FMPadding_rtl_0 inserts the spatial padding required for same-convolution. It is pure RTL with negligible resource usage — 29 LUTs, 61 FFs.

ConvolutionInputGenerator_rtl_0 (CIG) generates the sliding window input for the MVAU. It reads the input feature map stream and outputs overlapping 3×3 patches in the order the MVAU expects. Implemented in RTL, no BRAM needed because the input channel count is small (3 channels) and the line buffer fits in distributed RAM.

MVAU_hls_0 is the matrix-vector activation unit for the first conv layer. This is where the multiply-accumulate happens. 535 LUTs and 1 DSP — the convolution uses one DSP48 for the MAC accumulator, with the weight and activation multiplications handled in LUT logic given the 4-bit operand widths. 1 BRAM_18K stores the weight matrix.

StreamingMaxPool_hls_0 implements 2×2 max pooling in the stream domain. 419 LUTs, no BRAM — the pooling window state is held in registers.

Block 2 — Conv3×3 (28→56 channels, 14×14 spatial)

Block 2 is larger than Block 1 across every metric, consistent with the increased channel count (28→56).

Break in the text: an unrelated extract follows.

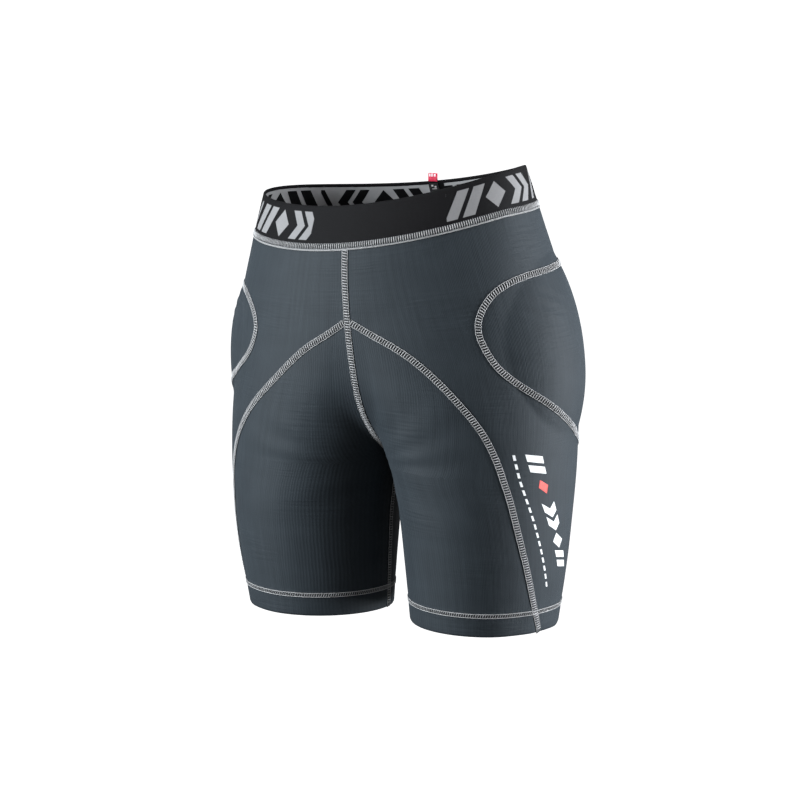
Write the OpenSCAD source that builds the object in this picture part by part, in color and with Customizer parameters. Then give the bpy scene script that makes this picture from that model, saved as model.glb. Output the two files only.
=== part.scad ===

MVAU_hls_1 grows to 763 LUTs and moves to BRAM_36K (1 block) for weight storage — the 28×56×3×3 weight matrix is large enough to warrant a full 36K BRAM. StreamingMaxPool_hls_1 at 794 LUTs is significantly larger than its Block 1 counterpart because the 56-channel stream requires more parallel comparison logic.

Dense head (56→10)

The final fully connected layer is implemented as MVAU_rtl_0 — an RTL MVAU rather than HLS. At 56 inputs × 10 outputs the weight matrix is small (560 entries), but FINN still allocates 2 BRAM_36K and 1 BRAM_18K for it. LUT usage is minimal (71) because the RTL implementation offloads most logic to BRAM-based lookup.

FIFOs and width converters

Fourteen StreamingFIFO_rtl instances and five StreamingDataWidthConverter_rtl instances are inserted between every pair of adjacent pipeline stages.

FIFOs decouple the throughput of adjacent stages. If one stage stalls (e.g. MVAU finishing a channel reduction), the FIFO absorbs the backpressure without stalling the upstream stage. FIFO depths are sized by FINN’s folding step based on the latency difference between adjacent stages. The larger FIFOs (rtl_3 with 8 BRAM_36K, rtl_9 with 4 BRAM_36K) sit between the CIG and MVAU stages where the latency mismatch is largest. Smaller FIFOs use distributed RAM (SRL-based) or pure registers.

StreamingDataWidthConverter_rtl instances adapt between stages that produce and consume different AXI-Stream data widths. For example, the CIG for a 3-channel input produces 3×4 = 12-bit wide streams, while the MVAU for a 28-channel output consumes 28×4 = 112-bit wide streams — the width converter bridges this boundary.

Total FIFO and converter resources:

BRAM_36K is dominated by FIFOs — 13 of the 17 total BRAM_36K in the design are FIFO storage.

Final Output

Successful generation of:

• Vivado hardware handoff (.xsa)
• .bit bitstream
• Deployable via PYNQ overlay or direct JTAG programming

Summary

The final design uses 66% LUT, 41% FF, 43% BRAM_36K, and only 4% DSP on the xc7z010 — a direct result of 4-bit weight and activation quantization allowing FINN to implement MAC operations in LUT logic rather than DSP48 blocks, and the ResNet architecture being sized to match the device constraints from the start.